EXERCISE INSTRUCTIONS:
Repeat exactly the lines from the start of the material below up to and including the "return np.array((x, depth, z, turn))" line.

INFORMATION PROVIDED:

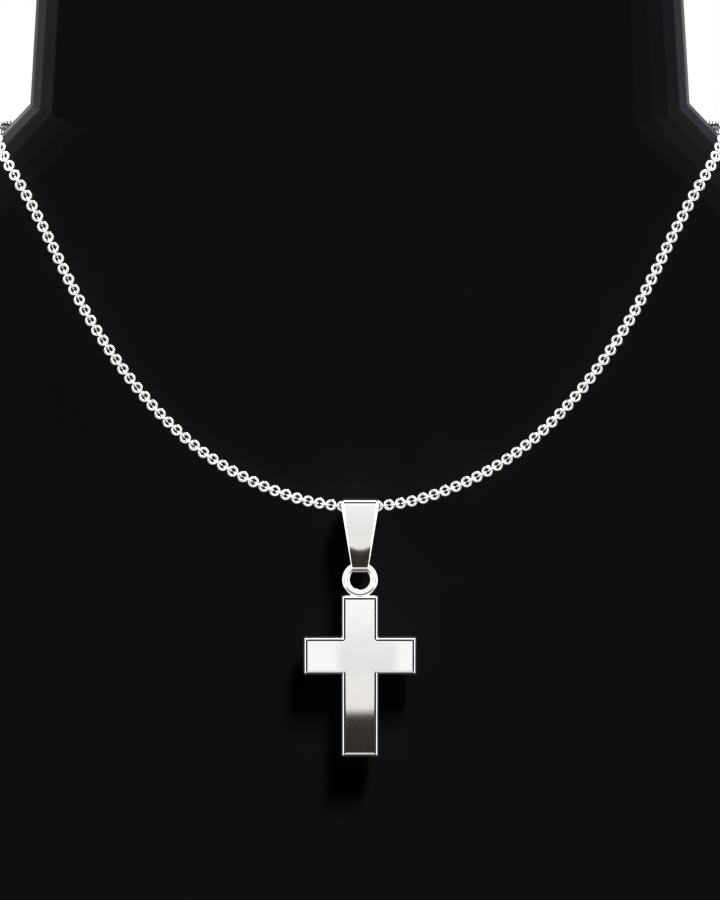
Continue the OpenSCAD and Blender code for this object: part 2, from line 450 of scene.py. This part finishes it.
# The chain's route from the middle of the front to the nape, for one half
ROUTE = np.array([
    # Distance from the middle, depth behind the chest, height, and its outer side's turn in degrees
    (0, -2.6, 85.6, 0),
    (5, -2.55, 85.9, 0),
    (10.7, -2.2, 87, 0),
    (18, -1.7, 89.7, 0),
    (25, -1.3, 93.6, 0),
    (31, -1.15, 98.4, 0),
    (36.5, -1.15, 104.2, 0),
    (41.3, -1.15, 110.5, 0),
    (45.6, -1.15, 117.2, 0),
    (49.3, -1.15, 124.2, 0),
    (52.7, -1.15, 131.3, 0),
    (55.7, -1.15, 137.2, 0),
    (57.9, -1.1, 141.1, 10),
    (59.9, 0.3, 144.5, 31),
    (61.3, 3.1, 147.6, 55),
    (61.8, 7.3, 149.6, 80),
    (61, 14, 149.9, 93),
    (59.4, 24, 149.9, 96),
    (58.1, 36, 149.5, 96),
    (57.7, 46, 148.4, 97),
    (57.7, 52.6, 147.4, 105),
    (57.4, 56.9, 145.2, 125),
    (56.2, 59.9, 141.7, 150),
    (54.4, 61.05, 138, 172),
    (50.4, 61.1, 131.3, 180),
    (43.5, 61.1, 123.2, 180),
    (33, 61.1, 112.3, 180),
    (18, 61.1, 103.2, 180),
    (0, 61.1, 99.4, 180),
])
rows = len(ROUTE) - 1


def route_row(i):
    """A row of the route. Rows before the first and after the last lie on the other half."""
    k = abs(i)
    if k > rows:
        k = 2 * rows - k
    x, depth, z, turn = ROUTE[k]
    if (i < 0) != (abs(i) > rows):
        x = -x
    return np.array((x, depth, z, turn))


def route_at(row):
    """A smooth curve through the rows. row counts them from the middle of the front, in parts too."""
    i = int(np.floor(row))
    t = row - i
    a, b, c, d = (route_row(i + k) for k in (-1, 0, 1, 2))
    square = (2 * a - 5 * b + 4 * c - d) * t**2
    cube = (3 * b - a - 3 * c + d) * t**3
    return 0.5 * (2 * b + (c - a) * t + square + cube)


def place_at(row):
    x, depth, z = route_at(row)[:3]
    return np.array((x, chest + depth, z))


# Close places along the route, and the chain's length up to each
fine_steps = 24
fine_rows = np.arange(rows * fine_steps + 1) / fine_steps
fine_places = np.array([place_at(row) for row in fine_rows])
fine_lengths = np.concatenate([[0], np.cumsum(np.linalg.norm(np.diff(fine_places, axis=0), axis=1))])
half_length = fine_lengths[-1]


def row_at_length(length):
    return np.sign(length) * np.interp(abs(length), fine_lengths, fine_rows)


def unit(v):
    return v / np.linalg.norm(v)


def frame_at(row):
    """Where the chain is, with its heading, the side, and the way out from the bust, as columns."""
    nearby = 0.02
    place = place_at(row)
    heading = unit(place_at(row + nearby) - place_at(row - nearby))
    turn = radians(route_at(row)[3])
    ridge = np.array((np.sign(place[0]) * sin(shoulder_slope), 0, cos(shoulder_slope)))
    out = sin(turn) * ridge - cos(turn) * np.array((0, 1, 0))
    out = unit(out - out.dot(heading) * heading)
    return place, np.stack([heading, np.cross(out, heading), out], 1)


# The links, of flattened wire
link_outer = 1.94
link_wire = 0.47
link_thick = 0.38
link_squareness = 0.6
link_pitch = 0.985
front_links = 99


def link_on_route(length, turned, around, across):
    """A link at that length of the chain, turned about its heading. It has around times across points."""
    section = round_section(across, link_squareness)
    points, faces = torus(link_outer, link_wire, around, section, link_thick)
    place, axes = frame_at(row_at_length(length))
    roll = np.array(((1, 0, 0), (0, cos(turned), -sin(turned)), (0, sin(turned), cos(turned))))
    return points @ (axes @ roll).T + place, faces


def quarter(i):
    """Every other link is turned a quarter."""
    return pi / 2 if i % 2 == 0 else 0


def make_front_chain(finish):
    links = []
    for i in range(-front_links, front_links + 1):
        links.append(link_on_route(i * link_pitch, quarter(i), around=30, across=16))
    front = new_piece("chain_links_front", *gather(links), finish)
    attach(front, "root")
    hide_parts("chain_front")
    front.visible_shadow = False


def make_back_chain(finish):
    """Behind the shoulders the links lie at a slant, half over each way, as in a loose round-link chain."""
    start = front_links * link_pitch
    clasp_reach = 5.34
    count = 2 * round((half_length - clasp_reach - start) / link_pitch / 2) + 1
    pitch = (half_length - clasp_reach - start) / count
    easing = 16
    links = []
    for side in (-1, 1):
        for i in range(1, count + 1):
            slant = min(1, i / easing, (count - i) / easing) * pi / 4
            turned = quarter(front_links + i) - slant
            links.append(link_on_route(side * (start + i * pitch), turned, around=22, across=12))
    back = new_piece("chain_links_back", *gather(links), finish)
    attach(back, "root")
    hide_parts("chain_back")
    back.visible_shadow = False


# The clasp: a ring at the nape with a small eye on each side
def make_clasp(finish):
    outer, wire = 6, 1.3
    eye_outer, eye_wire = 2.6, 0.48
    eye_aside, eye_up = 4.03, 0.22
    around = 80
    section = round_section(40)
    nape = place_at(rows)
    clasp = new_piece("clasp_ring", *ring_standing(outer, wire, nape, around, section), finish)
    eyes = []
    for side in (-1, 1):
        place = nape + (side * eye_aside, 0, eye_up)
        ring = ring_standing(eye_outer, eye_wire, place, around, section)
        eyes.append(new_piece("clasp_eye", *ring, finish))
    fuse(clasp, eyes)
    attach(clasp, "root")
    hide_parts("clasp")


# The cross: a flat plate with soft edges, and a ring soldered on top
cross_top = 70.55
cross_tall, cross_wide, cross_thick = 27.75, 19.3, 2
upright_width, arm_width = 6.4, 6.56
arm_drop = 7.1


def cross_outline(inset):
    """The plate's outline with faintly rounded corners, drawn in by inset."""
    side, tip = upright_width / 2, cross_wide / 2
    high, foot = cross_top - arm_drop, cross_top - cross_tall
    low = high - arm_width
    outer_r, inner_r, least_r = 0.16, 0.1, 0.012
    corner_steps = 6

    # Corners of the right half from the foot up, with the way out of the metal at each, along X and Z
    right = [(side, foot, 1, -1), (side, low, 1, -1), (tip, low, 1, -1)]
    right += [(tip, high, 1, 1), (side, high, 1, 1), (side, cross_top, 1, 1)]
    inner_corners = (1, 4)
    half = []
    for i, (x, z, out_x, out_z) in enumerate(right):
        start = 0 if out_z > 0 else -90
        if i in inner_corners:
            r = inner_r
            centre = (x + (r - inset) * out_x, z + (r - inset) * out_z)
            turns = (start + 270, start + 180)
        else:
            r = max(outer_r - inset, least_r)
            centre = (x - (r + inset) * out_x, z - (r + inset) * out_z)
            turns = (start, start + 90)
        for turn in np.radians(np.linspace(*turns, corner_steps)):
            half.append((centre[0] + r * cos(turn), centre[1] + r * sin(turn)))
    return both_sides(half)


def cross_layers():
    """The plate's layers from front to back: a flat face, a soft edge, the side, and the same behind."""
    face_rim, side_depth = 0.02, 0.03

    # The edge's steps from the face outwards: how far each leans back, and how wide it is
    steps = ((3, 0.02), (8, 0.07), (13, 0.09), (18, 0.09), (22, 0.07), (28, 0.04), (36, 0.05), (43, 0.04))
    steps += ((50, 0.11), (58, 0.10), (68, 0.06), (78, 0.03), (86, 0.006))
    face_inset = sum(run for lean, run in steps)
    layers = [(face_inset + face_rim, 0), (face_inset, 0)]
    for lean, run in steps:
        layers.append((layers[-1][0] - run, layers[-1][1] + run * tan(radians(lean))))
    layers.append((0, layers[-1][1] + side_depth))
    return layers + [(inset, cross_thick - depth) for inset, depth in reversed(layers)]


def make_cross(finish):
    outer, wire, around = 6.2, 1.43, 96
    ring_middle = (0, pendant_y, 73.2)
    front_y = pendant_y - cross_thick / 2
    cross = layered_piece("cross_plate", front_y, cross_layers(), cross_outline, finish)
    ring = ring_standing(outer, wire, ring_middle, around, edged_section())
    fuse(cross, [new_piece("cross_ring", *ring, finish)])
    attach(cross, "pendant")
    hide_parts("cross")


# The bail: a tapered strap, folded over the chain and under the cross's ring
def bail_path():
    """The strap's outer side as places and ways out along Y and Z. Y counts from the pendant's middle."""
    low_z, fold_z, crown_z = 75.43, 86.2, 87.0
    front_y, fold_r, back_r, low_drop = -1.65, 0.8, 1.4, 1.15
    lean, bend, bend_z = 0.0174, 0.00085, 81.6
    face_steps, turn_steps, back_steps, low_steps = 46, 14, 22, 28

    def face_y(z):
        return front_y + lean * (fold_z - z) + bend * max(0, bend_z - z)**2

    def face_slope(z):
        return lean + 2 * bend * max(0, bend_z - z)

    # Up the face
    path = []
    for z in np.linspace(low_z, fold_z, face_steps):
        path.append((face_y(z), z, -1, -face_slope(z)))

    # Over the chain, with a closer turn in front than behind
    for turn in np.radians(np.linspace(6, 90, turn_steps)):
        y, z = front_y + fold_r * (1 - cos(turn)), fold_z + fold_r * sin(turn)
        path.append((y, z, -cos(turn), sin(turn)))
    for turn in np.radians(np.linspace(86, 2, turn_steps)):
        y, z = -front_y - back_r * (1 - cos(turn)), crown_z - back_r * (1 - sin(turn))
        path.append((y, z, cos(turn), sin(turn)))

    # Down the back, which comes forward by taper from back_z to low_z
    low_y, back_z = -face_y(low_z), crown_z - back_r
    drop, taper = back_z - low_z, low_y + front_y
    for z in np.linspace(back_z - 0.2, low_z, back_steps):
        path.append((-front_y + taper * ((back_z - z) / drop), z, 1, taper / drop))

    # Round under the ring
    for turn in np.radians(np.linspace(-6, -174, low_steps)):
        y, z = low_y * cos(turn), low_z + low_drop * sin(turn)
        path.append((y, z, cos(turn) / low_y, sin(turn) / low_drop))
    return path


def bail_section(y, z, out_y, out_z):
    """Points across the strap: a nearly flat face, slanted edges, sides and a flat back."""
    # Half the strap's width by height, widest over the chain and drawn in where it passes the ring
    heights = (70, 74.28, 74.43, 74.62, 74.86, 75, 75.13, 75.6, 76.28, 86.2, 90)
    half_widths = (0.97, 0.97, 1.02, 1.08, 1.18, 1.26, 1.35, 1.42, 1.58, 3.22, 3.22)
    half_wide = np.interp(z, heights, half_widths)

    # The slanted edge's width and the strap's thickness, which also shrink toward the foot
    edge = np.interp(z, (75.4, 86.4), (0.08, 0.48))
    thick = np.interp(z, (75.5, 77), (0.2, 0.3))
    edge_tilt = radians(28)
    half = [(part * (half_wide - edge), 0) for part in (0, 0.3, 0.6, 0.85, 1)]
    half += [(half_wide, edge * tan(edge_tilt)), (half_wide, thick)]
    half += [(part * half_wide, thick) for part in (0.6, 0.2)]

    # Low down, the face curls back toward both edges
    curl, curl_z = 0.00009, 81.5
    low_face = max(0, curl_z - z)**2 if out_y < 0 else 0
    out = unit(np.array((out_y, out_z)))
    section = []
    for x, depth in [(-x, depth) for x, depth in half] + list(reversed(half[1:])):
        back, up = np.array((y, z)) - depth * out
        section.append((x, pendant_y + back + curl * x**2 * low_face, up))
    return section


def make_bail(finish):
    sections = [bail_section(*row) for row in bail_path()]
    points = [p for section in sections for p in section]
    faces = walls(len(sections), len(sections[0]), closed=True)
    bail = new_piece("bail_strap", points, faces, finish)
    bail.data.set_sharp_from_angle(angle=radians(12))
    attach(bail, "bail")
    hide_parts("bail")


# What stands round the bust
def make_floor():
    reach, level = 3000, -0.2
    corners = ((-reach, -reach), (reach, -reach), (reach, reach), (-reach, reach))
    floor = new_piece("floor", [(x, y, level) for x, y in corners], [(0, 1, 2, 3)], pale_floor())
    floor.visible_glossy = False
    floor.visible_diffuse = False


def make_glowing_reflection_card(flat_face):
    """A glowing card just before the chest that only mirrors see: a painted reflection, a dim brown line
    round the metal's edges.
    """
    gap = 0.03
    points = [(x, chest - gap, z) for x, z in flat_face]
    # The card glows to paint a reflection into the metal, and the camera never sees it
    card = new_piece("card", points, [tuple(range(len(points)))], glowing_reflection_card())
    card.visible_camera = False
    card.visible_diffuse = False
    card.visible_shadow = False


light_the_surroundings()
light_the_bust()
make_floor()
make_glowing_reflection_card(make_bust())
pendant_finish = polished_white_metal("polished_pendant", rough=0.02, wear=0.012)
chain_finish = polished_white_metal("polished_chain", rough=0.08, wear=0.06)
make_front_chain(chain_finish)
make_back_chain(chain_finish)
make_clasp(polished_white_metal("polished_clasp", rough=0.06, wear=0.06))
make_cross(pendant_finish)
make_bail(pendant_finish)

RESULT FOR THIS TASK:
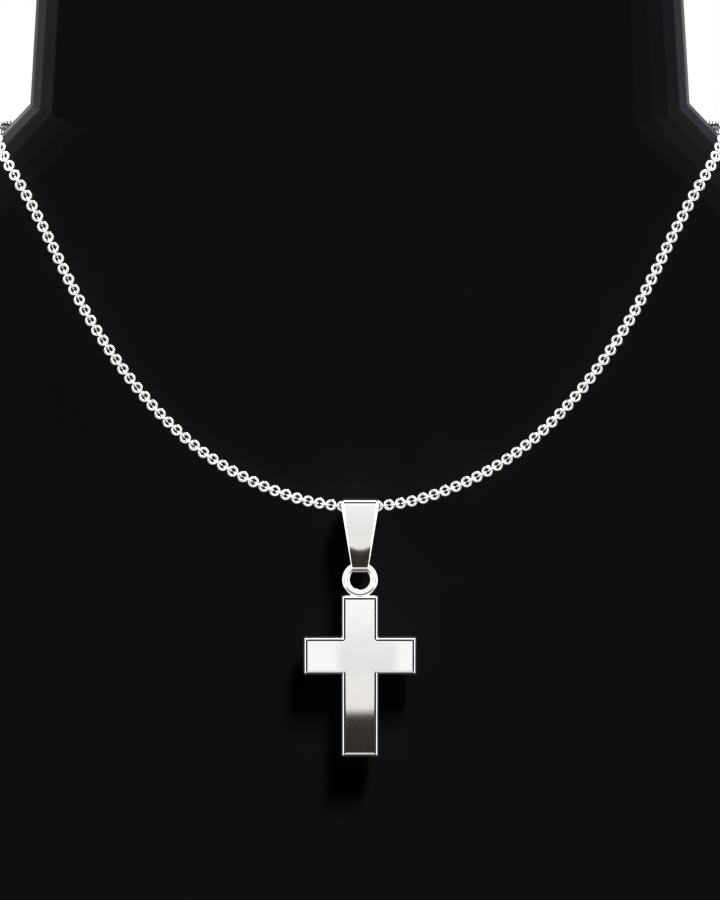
Continue the OpenSCAD and Blender code for this object: part 2, from line 450 of scene.py. This part finishes it.
# The chain's route from the middle of the front to the nape, for one half
ROUTE = np.array([
    # Distance from the middle, depth behind the chest, height, and its outer side's turn in degrees
    (0, -2.6, 85.6, 0),
    (5, -2.55, 85.9, 0),
    (10.7, -2.2, 87, 0),
    (18, -1.7, 89.7, 0),
    (25, -1.3, 93.6, 0),
    (31, -1.15, 98.4, 0),
    (36.5, -1.15, 104.2, 0),
    (41.3, -1.15, 110.5, 0),
    (45.6, -1.15, 117.2, 0),
    (49.3, -1.15, 124.2, 0),
    (52.7, -1.15, 131.3, 0),
    (55.7, -1.15, 137.2, 0),
    (57.9, -1.1, 141.1, 10),
    (59.9, 0.3, 144.5, 31),
    (61.3, 3.1, 147.6, 55),
    (61.8, 7.3, 149.6, 80),
    (61, 14, 149.9, 93),
    (59.4, 24, 149.9, 96),
    (58.1, 36, 149.5, 96),
    (57.7, 46, 148.4, 97),
    (57.7, 52.6, 147.4, 105),
    (57.4, 56.9, 145.2, 125),
    (56.2, 59.9, 141.7, 150),
    (54.4, 61.05, 138, 172),
    (50.4, 61.1, 131.3, 180),
    (43.5, 61.1, 123.2, 180),
    (33, 61.1, 112.3, 180),
    (18, 61.1, 103.2, 180),
    (0, 61.1, 99.4, 180),
])
rows = len(ROUTE) - 1


def route_row(i):
    """A row of the route. Rows before the first and after the last lie on the other half."""
    k = abs(i)
    if k > rows:
        k = 2 * rows - k
    x, depth, z, turn = ROUTE[k]
    if (i < 0) != (abs(i) > rows):
        x = -x
    return np.array((x, depth, z, turn))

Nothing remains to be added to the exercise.